Posterity will be able to read one day, in all the discussions concerning the Holocaust Monument in Berlin, what people stirred up when they felt themselves responsible for the conscience of others: paving over the center of our capital to create a nightmare the size of a football field. The monumentalization of our disgrace. The historian Heinrich August Winkler calls this “negative nationalism.” I dare to assert that this is not a bit better than its opposite, even if it appears a thousand times better. Probably there is a banality of the good too.
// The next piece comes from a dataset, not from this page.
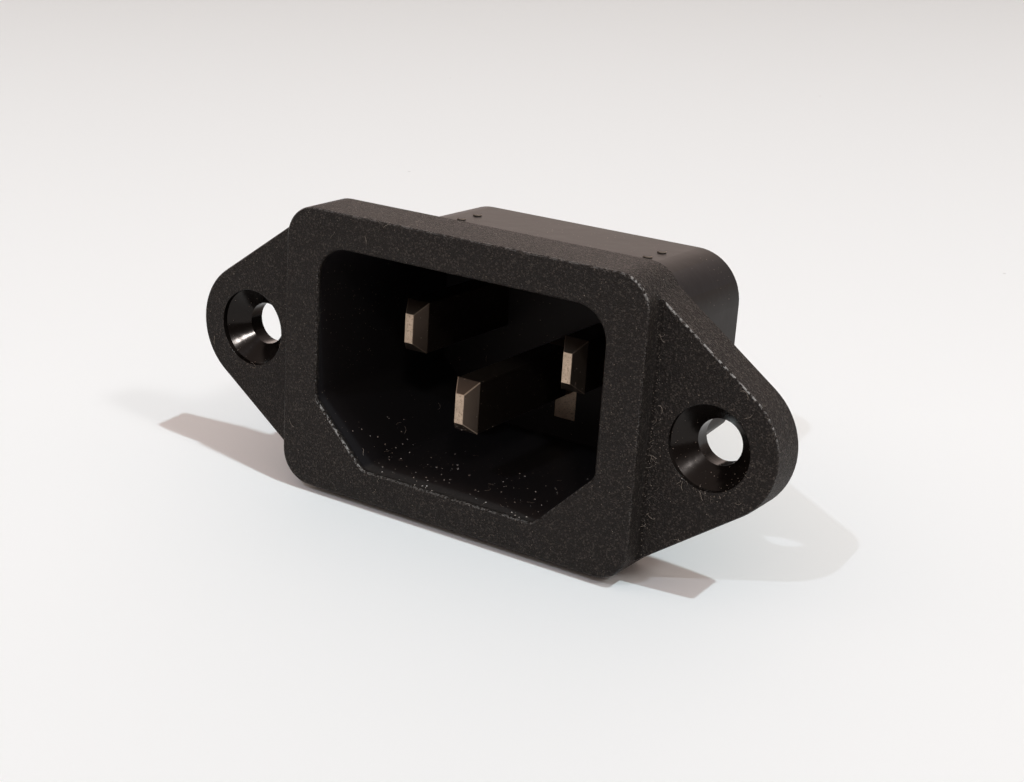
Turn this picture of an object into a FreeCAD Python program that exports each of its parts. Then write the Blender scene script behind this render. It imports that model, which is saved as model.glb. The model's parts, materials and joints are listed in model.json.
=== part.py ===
"""C14 panel inlet socket: a moulded flange housing with three bevelled contact pins.

Frame: +X along the row of screw holes, +Y into the panel, +Z up. The origin is midway between the screw
holes, on the flange's rear face, which is the face that seats on the panel.
"""

import FreeCAD, Part

import math
import os

import Sketcher

os.makedirs("parts", exist_ok=True)
doc = FreeCAD.newDocument("c14_panel_inlet")

# ---------------------------------------------------------------- driving dimensions, in millimetres
DRIVING_DIMENSIONS = {
    # flange plate: two screw ears joined behind the frame
    "hole_pitch": 40.0,
    "ear_radius": 5.05,
    "ear_thickness": 3.0,
    "plate_flat": 26.6,            # straight length of the plate's top and bottom edges
    "plate_radius": 3.0,
    "ear_edge_radius": 0.15,
    "screw_hole": 3.3,
    "countersink": 6.0,
    "countersink_angle": 90.0,
    "countersink_lip": 0.4,        # straight part above the cone
    # raised frame round the mouth of the socket
    "frame_width": 31.0,
    "frame_height": 22.0,
    "frame_depth": 4.4,
    "frame_radius": 2.6,
    "front_draft": 1.0,            # on the sides of the plate and the frame, in degrees
    "frame_edge_radius": 0.2,
    "root_radius": 0.15,           # inner corner where the frame rises from the ears
    # body that goes through the panel
    "body_width": 26.6,
    "body_height": 18.5,
    "body_drop": 0.2,              # centre of the body below the row of holes
    "body_depth": 14.5,
    "body_radius": 3.8,
    "body_bevel": 5.3,             # cut lower corners
    "body_bevel_radius": 0.8,
    "body_taper": 0.2,
    "body_edge_radius": 0.2,
    # connector cavity
    "cavity_width": 24.7,
    "cavity_height": 16.6,
    "cavity_drop": 0.1,
    "cavity_depth": 16.6,
    "cavity_radius": 2.5,
    "cavity_bevel": 4.7,
    "cavity_bevel_radius": 1.0,
    "cavity_taper": 0.3,
    "mouth_radius": 0.2,
    # low pips on top of the body
    "pip_spacing": 16.7,
    "pip_diameter": 0.7,
    "pip_height": 0.1,
    "pip_first": 8.2,              # from the panel face to the first pair
    "pip_step": 2.2,               # from the first pair to the second
    # contact pins
    "contact_spacing": 14.0,
    "contact_rise": 2.0,           # line and neutral above the row of holes
    "contact_drop": 2.0,           # earth below it
    "live_setback": 4.4,           # from the frame's front to the line and neutral tips
    "earth_setback": 1.4,          # the earth tip stands further forward and makes contact first
    "blade_thickness": 2.0,
    "blade_height": 4.0,
    "blade_edge_radius": 0.12,
    "tip_thickness": 0.72,
    "tip_height": 2.25,
    "tip_length": 1.1,
    "shoulder_height": 6.6,
    "live_shoulder_depth": 1.3,
    "earth_shoulder_drop": 1.3,    # centre of the earth shoulder below its blade
    "earth_shoulder_recess": 0.1,  # below the cavity floor
    # flat tab at the rear of each contact
    "tab_thickness": 0.8,
    "tab_width": 6.3,
    "tab_length": 7.9,
    "tab_corner": 1.2,
    "tab_lead": 0.22,
    "tab_hole": 1.65,
    "tab_hole_setback": 3.9,       # from the tab's free end
}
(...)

Anything you say to someone else, you should say exactly the same to yourself, at the very least. It sounds like a cliché, but it’s really nothing but wishful thinking. To speak of one’s own failings in public? All of a sudden this too becomes just a phrase. The fact that such outcomes are difficult to avoid must have something to do with our conscience. When a thinker criticizes “the full extent of the moral and political degradation” of our government, apparatus of state, and party leaderships, then the impression cannot be avoided that he considers his conscience clearer than those of these morally and politically decadent souls. But what does that really feel like – a purer, a clearer, an immaculate conscience? To protect myself from further embarrassing questions, I will call to my aid two intellectual giants whose understanding of language is beyond question: Heidegger and Hegel. Heidegger in his 1927 work Being and Time: “Becoming certain of not having done something does not possess the character of a phenomenon of conscience. On the contrary: this becoming certain of not having done something can sooner mean a forgetting of conscience.” That is, put less precisely: a clear conscience is as perceptible as the lack of a headache. But then it is said in the paragraph of Being and Time about conscience: “Being guilty is part of being itself.” I hope that this won’t once again be understood right away as a convenient phrase for letting off the hook those contemporary obscurantists who don’t want to feel guilty. And now Hegel. Hegel writes in his Philosophy of Right: “Conscience, that deepest inward solitude within oneself, where all that is external and all that is limited disappears, this thoroughgoing withdrawal into oneself.”